After looking at every possible alternative several times to delay making a decision, I realised that a Brompton would be best able to achieve what I wanted. I was a bit unsure about this; Bromptons have a reputation; they’re very good, but they are also more expensive -considerably more expensive- than their competitors. On the other hand, when I bought my first “proper” bike in 1997, that was considered highly extravagent, but I still use it every day a quarter of a century later.

So when when I found a Brompton at a dealer in Freiburg which ticked all the boxes and felt great to ride, I procrastinated a bit more by leaving it for the weekend, and then decided to buy it before I talked myself out of it again.

So far it seems to be a good decision; the bike is comfortable and pleasant to ride; it’s certainly less stressful to bring on public transport, and remarkably, I’ve managed not to look too much of an incompetent twit when folding it or unfolding it on the train, which counts as a win of itself, frankly.

It’s my fault we didn’t reach Selby.

The plan was to take Beautiful Daughter for a ‘long’ ride along the “Solar way”, on the former railway between York and Selby about 20k to the south. We’d stop off at a bike cafe in the town and then trundle back up. The “Solar Way” is so called because there’s a scale model of the Solar System on the route to look at which I knew would interest Beautiful Daughter*; it was also traffic free, and after the experience of Yorks cycle “infrastructure” the day before I wanted to keep off roads as much as I could.

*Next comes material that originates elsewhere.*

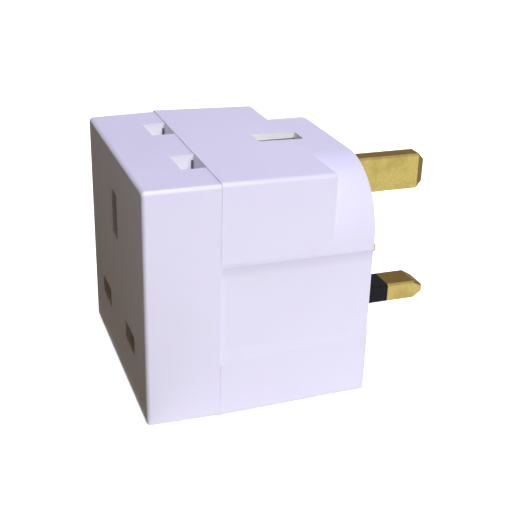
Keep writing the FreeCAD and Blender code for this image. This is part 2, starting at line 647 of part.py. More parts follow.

To try and find a traffic free route I’d planned to travel north out of York and over the river on the bypass which at least had a continuous cycleway, if you ignored the “Cyclists Dismount” signs that is.

Once off the “cycleway” and alongside the river yours truly pointed out a large building through the trees, mentioned casually that it was the “That’s the Railway Museum”. This scuppered any chance of reaching Selby that day, because of course Beautiful Daughter had been binge reading Thomas the Tank Engine books for the last week, and immediately wanted to visit.

Negotiations began. We agreed that we’d go along the railway until an old swing bridge; we couldn’t miss this as it now has a large Sculpture of a Fisherman on the top. Then we’d eat a picnic nearby, and ride back. This would give us a longish ride but hopefully allow some time in the museum.

Once on the riverside path the cycling got easier, and after a short detour to Cycle Heaven to look at interesting bicycles, we crossed the racecourse and reached the railway path, where we found the Sun, or at least a model of it, and went along finding ‘planets’ to the great curiosity of Beautiful Daughter, until we reached the “Fisher of dreams” bridge, so called because it now sports a large scuplture of someone fishing.

Beautiful Daughter was more interested in the fisherman’s bicycle.

We went a bit further and ate a picnic, one of Beautiful Daughter’s favourite activites, then she made a big concession and allowed me to ride a few more Kilometres with her before turning back. This was in return for a break at a Playground in a park she’d seen on the way down, which we duly stopped at so she could give it a good resillience test.

Then we went to the museum, where Beautiful Daughter of course wanted to sit on the Japanese Shinkansen, subjected a number of locomotives to hard scrutiny, asked several questions I couldn’t answer, and nearly exploded with delight when we enquired about a locomotive which wasn’t in the museum and and found ourselves taken to see a model by a very enthusiastic staff member.